La plus ancienne alliance que les Vallaisans aient faite avec quelques cantons de la Suisse, est celle qu'ils contractèrent pour dix ans avec les Bernais l'an 1250, qu'ils renouvellèrent en 1448, et qu'ils déclarèrent stable et éternelle en 1475. Ils avaient fait une pareille alliance en 1473 avec les cantons de Lucerne, d'Ury et d'Underwald ; et en 1529, ils furent admis par tous les cantons dans l'alliance helvétique. Il fut cependant ajouté dans l'acte une clause, qui portait que cette alliance serait renouvellée tous les 25 ans.

Enfin en 1533, l'évêque et la république de Vallais renouvellèrent leur alliance avec les trois cantons catholiques, Lucerne, Ury et Underwald ; et les quatres autres, savoir, Schwitz, Zug, Fribourg et Soleurre y acquiescèrent.

Ce renouvellement fut en quelque manière une nouvelle alliance ; car du côté des Suisses tous les cantons catholiques y stipulèrent, et du côté des Vallaisans, qui sont fort attachés à l'église romaine, tout l'état y entra pareillement.

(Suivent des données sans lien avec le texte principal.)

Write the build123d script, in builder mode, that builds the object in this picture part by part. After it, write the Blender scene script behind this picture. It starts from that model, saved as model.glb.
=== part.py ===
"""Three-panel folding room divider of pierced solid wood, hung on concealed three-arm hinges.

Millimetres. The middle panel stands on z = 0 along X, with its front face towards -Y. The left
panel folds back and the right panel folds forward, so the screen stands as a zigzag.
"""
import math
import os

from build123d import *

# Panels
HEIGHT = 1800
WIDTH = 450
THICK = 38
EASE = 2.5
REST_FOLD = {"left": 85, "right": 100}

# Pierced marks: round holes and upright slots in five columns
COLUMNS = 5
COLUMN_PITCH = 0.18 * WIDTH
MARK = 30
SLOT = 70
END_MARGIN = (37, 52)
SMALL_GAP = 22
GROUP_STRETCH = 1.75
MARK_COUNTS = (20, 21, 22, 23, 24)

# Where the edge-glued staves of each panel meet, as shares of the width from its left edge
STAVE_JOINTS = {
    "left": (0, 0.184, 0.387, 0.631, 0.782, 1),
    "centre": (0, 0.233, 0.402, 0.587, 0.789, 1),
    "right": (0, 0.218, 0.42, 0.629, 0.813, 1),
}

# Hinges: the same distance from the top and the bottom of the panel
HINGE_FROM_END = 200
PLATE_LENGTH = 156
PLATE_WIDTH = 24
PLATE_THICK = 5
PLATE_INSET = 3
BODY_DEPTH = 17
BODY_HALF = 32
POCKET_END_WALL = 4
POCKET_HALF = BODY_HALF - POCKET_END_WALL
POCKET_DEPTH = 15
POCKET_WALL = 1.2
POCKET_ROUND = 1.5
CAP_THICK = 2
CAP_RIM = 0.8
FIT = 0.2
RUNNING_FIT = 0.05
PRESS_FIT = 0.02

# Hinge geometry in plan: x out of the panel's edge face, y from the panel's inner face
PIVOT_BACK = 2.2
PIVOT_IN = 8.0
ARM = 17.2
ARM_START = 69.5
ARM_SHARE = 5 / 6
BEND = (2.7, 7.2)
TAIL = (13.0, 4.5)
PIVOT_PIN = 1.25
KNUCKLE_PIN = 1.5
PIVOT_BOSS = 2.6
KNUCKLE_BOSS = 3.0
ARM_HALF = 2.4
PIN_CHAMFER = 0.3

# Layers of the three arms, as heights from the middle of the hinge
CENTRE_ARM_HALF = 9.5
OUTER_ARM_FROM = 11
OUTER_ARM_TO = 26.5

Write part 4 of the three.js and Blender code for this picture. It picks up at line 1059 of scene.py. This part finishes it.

Les Vallaisans voulant conserver leur liberté intérieure, pratiquent depuis longtemps un usage singulier pour réprimer les grands qui tenteraient de la leur ravir par leur crédit et leur puissance. C'est ce qu'ils appellent la masse, en allemand matzen, et qui tient quelque chose de l'ostracisme des Athéniens. Le peuple prend un tronc d'arbre ou de vigne, sur lequel il pose une figure de tête d'homme, semblable à une tête de Méduse ; chaque mécontent fiche un clou à cette masse ; et quand elle est chargée de clous, on porte la masse dans l'assemblée des juridictions avec le nom de l'homme qu'on redoute, et l'on demande son bannissement. Cette manière extraordinaire d'obtenir justice dans ce pays-là, y produit beaucoup de bien et peu de mal. (D.J.)